# Connecting Canon 500D to computer



## chariszzzz (Jun 20, 2010)

Hi all,

I recently purchased a Canon 500D and installed the Solutions Disk Cd provided within the box. I still cannot connect the camera with the computer to transfer images. Am i missing any drivers? (Windows XP) 
Can anyone help?

Thanks in advanse.

Charis


----------



## table1349 (Jun 20, 2010)

1. Attach USB cable to camera.

2. Attach camera via USB cable to the computer.  You should get the inevitable Found New Hardware window.  Wait until is tells you the new hardware is installed. 

3. Open Image Browser.

4. Select Download Images from camera.

Or get a card reader and attach it to the computer.  Much faster than transfering images from the camera via the USB cable.


----------



## DennyCrane (Jun 20, 2010)

Agreed... I have the same camera and after 3000+ shots, I've only transferred pictures from the card directly.


----------



## AlexL (Jun 20, 2010)

I think it is better to get a card reader instead...... I am sure it shouldn't harm the camera, but don't want to take any chances of corrupting the firmware.


----------



## pmsnel (Jun 21, 2010)

gryphonslair99 said:


> Or get a card reader and attach it to the computer.  Much faster than transfering images from the camera via the USB cable.
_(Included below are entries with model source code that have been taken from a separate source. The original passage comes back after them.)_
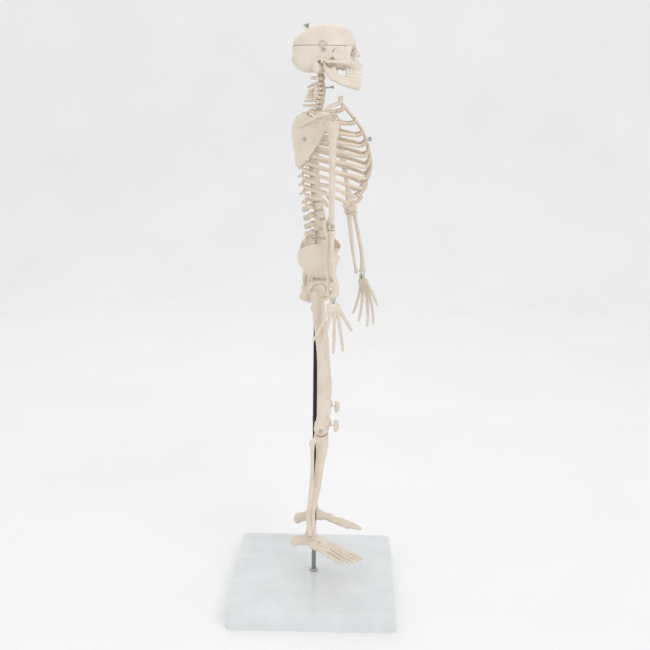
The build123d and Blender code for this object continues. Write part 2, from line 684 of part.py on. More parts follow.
def tibia():
    x, forward, z = KNEE
    ankle_x, ankle_forward, ankle_z = ANKLE
    top = z - 10.2
    body = shaft([
        ((x, forward + 0.5, top), 16.0, 9.8), ((x, forward + 0.5, top - 5), 15.6, 10.0),
        ((x, forward + 1.5, top - 16), 9.5, 9.0),
        ((x, forward, top - 38), 6.2, 6.6), ((x, forward - 4, top - 75), 5.0, 5.4),
        ((ankle_x, ankle_forward + 1.5, ankle_z + 36), 4.8, 4.8),
        ((ankle_x - 0.5, ankle_forward + 0.5, ankle_z + 14), 7.2, 6.2),
        ((ankle_x - 1, ankle_forward, ankle_z + 8.5), 9.0, 7.2),
    ])
    tuberosity = bar((x, forward + 7.5, top - 15), (x, forward + 5.0, top - 30), 3.6, 2.6)
    malleolus = bar((ankle_x - 9.6, ankle_forward + 1, ankle_z + 13),
                    (ankle_x - 11.0, ankle_forward + 0.6, ankle_z - 0.5), 3.4, 2.6)
    solid = joined([body, tuberosity, malleolus])
    solid -= peg((x - 20, forward, z), (x + 20, forward, z), 11.0)
    solid -= peg((ankle_x - 9.4, ankle_forward, ankle_z), (ankle_x + 20, ankle_forward, ankle_z), 8.0)
    solid = solid.solids().sort_by(SortBy.VOLUME)[-1]
    lug = [peg((x - 2.1, forward, z), (x + 2.1, forward, z), 4.8),
           bar((x, forward, z - 3), (x, forward, z - 14), 1.8)]
    solid = joined([solid, *lug])
    solid -= peg((x - 5, forward, z), (x + 5, forward, z), KNEE_PIN + RUN)
    return solid - peg((ankle_x - 12.6, ankle_forward, ankle_z), (ankle_x, ankle_forward, ankle_z), 1.25)


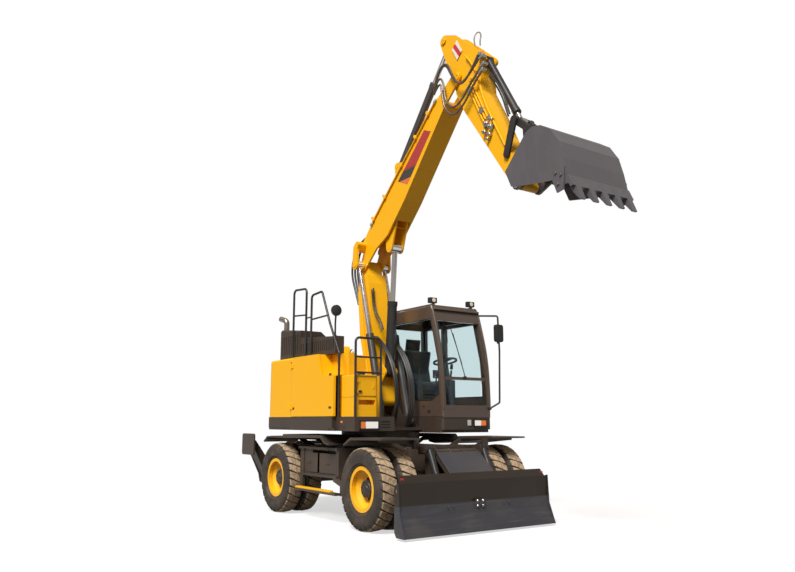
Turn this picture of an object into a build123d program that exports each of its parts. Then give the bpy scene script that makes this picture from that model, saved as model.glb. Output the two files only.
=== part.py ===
"""Wheeled excavator: chassis on twin tyres with a blade and two stabilisers, slewing body with
cab, two-piece boom, stick and toothed bucket. Millimetres, +X forward, +Y left, +Z up, with the
origin on the ground under the slewing axis. Pins of the arm are given in the XZ plane."""
from build123d import *
from math import acos, asin, atan2, cos, degrees, hypot, pi, radians, sin, sqrt
import os

os.makedirs("parts", exist_ok=True)

# Wheels and axles
FRONT_AXLE_X = 1400
REAR_AXLE_X = -1120
TYRE_R = 525
TYRE_W = 270
RIM_R = 290
RIM_SEAT_R = 254
RIM_WALL = 12
RIM_FLANGE = 14
BEAD_IN = 46
OUTER_TYRE_Y = 1113
INNER_TYRE_Y = 788
HUB_R = 112
KINGPIN_Y = 640
KINGPIN_R = 32
AXLE_TUBE_R = 95

# Half width of the body, which the chassis decks, the cab and the side boxes follow
HALF_W = 1245

# Chassis
BEAM_HALF_W = 300
BEAM_Z0, BEAM_Z1 = 620, 1000
RING_R = 560
RING_Z0, RING_Z1 = 1000, 1125
DECK_Z, DECK_T = 1150, 22
DECK_Y0, DECK_Y1 = 630, HALF_W - 15
CHASSIS_REAR_X = -2430
SIDE_BOX_X0, SIDE_BOX_X1, SIDE_BOX_Y = -565, 580, HALF_W - 165
SIDE_BOX_Z0, SIDE_BOX_Z1 = 600, 1015
STEP_Y, STEP_Z, STEP_FRONT_X = HALF_W - 90, 418, 700
STEP_BRACKET = 38
PLATE = 22

# Blade and its arms
BLADE_W = 2500
BLADE_T = 16
BRACKET_X = 1720
ARM_PIVOT = (1800, 985)
ARM_EYE = (2180, 650)
LINK_DROP = 430
BLADE_CYL_Y = 462
BLADE_CYL_BASE = (1850, 1035)
BLADE_CYL_EYE = (2175, 330)

# Stabilisers, in the YZ plane at STAB_X
STAB_X = -2230
STAB_W = 280
STAB_PIVOT = (830, 420)
STAB_LEG = 660
STAB_RAISED = 62
STAB_CYL_BASE = (300, 930)
STAB_CYL_ARM, STAB_CYL_OFF = 300, 40
PAD_SOLE = 75
TOW_X, TOW_Z0, TOW_R = CHASSIS_REAR_X - 20, 640, 25

# Slewing body
TAIL_R = 1850
PLATFORM_Z0, SKIRT_Z = 1254, 1448
SIDE_TOP = 2345
WEIGHT_X = -600
DOOR_X0, DOOR_X1 = -594, 660
FRONT_X = 1165
TANK_X0, TANK_X1 = 740, 1120
TANK_Y0, TANK_Y1 = -1155, -785
TANK_TOP, TANK_SEAM = 2010, 1709
STEP_BACK_Y, STEP_IN_Y = -1000, -888
NOTCH_Z = 2030
DECK_X1 = 250
EXHAUST_X, EXHAUST_Y = -1450, -930
GAP = 6

# Cab
CAB_X0, CAB_X1 = -500, 1160
CAB_Y0, CAB_Y1 = 315, HALF_W
CAB_Z0, CAB_SILL, CAB_TOP = 1440, 1690, 3130
CAB_BASE_Z0 = 1262
CAB_WALL = 42
CAB_FLOOR = 28
CAB_DOOR_X0, CAB_DOOR_X1 = 60, 1010

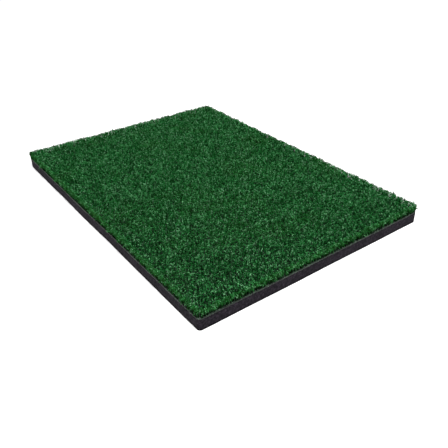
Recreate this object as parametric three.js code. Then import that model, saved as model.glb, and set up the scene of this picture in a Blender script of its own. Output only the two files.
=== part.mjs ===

Agreed! The Canon software is about the slowest possible. To download a hundred pictures, it takes me roughly 30 minutes, sometimes more!
But if you don't have a card reader you can also try microsoft wizard scanner and camera (no clue how you get it, I'm using Apple myself, but if I attach my Canon 450D to a PC I use this programme) Its much faster and works well too.


----------



## chariszzzz (Jun 21, 2010)

Guys thanks alot!
Just bought myself a USB reader.

Thanks again.


----------



## Judd (Jun 21, 2010)

I just plug it into the PC, and windows downloads them. I also have a reader, and it does not seem much faster.

There is no way it takes anywhere near 30 minutes. Maybe 10 minutes for a 16GB that is full.


----------



## pmsnel (Jun 21, 2010)

Judd said:


> There is no way it takes anywhere near 30 minutes. Maybe 10 minutes for a 16GB that is full.



I you use the Canon software(which I do) then it will take you 30 minutes. Believe me, I timed it...
I could not use anything else because Canon somehow has disabled Apples thingy to just "see" every camera and be able to download anything. My camera and computer both started complaining about attaching the camera without the software installed. There is actually a sticker on about everything in de box (including the usb cable) to not attach it without the software installed. That is Canon for you.


----------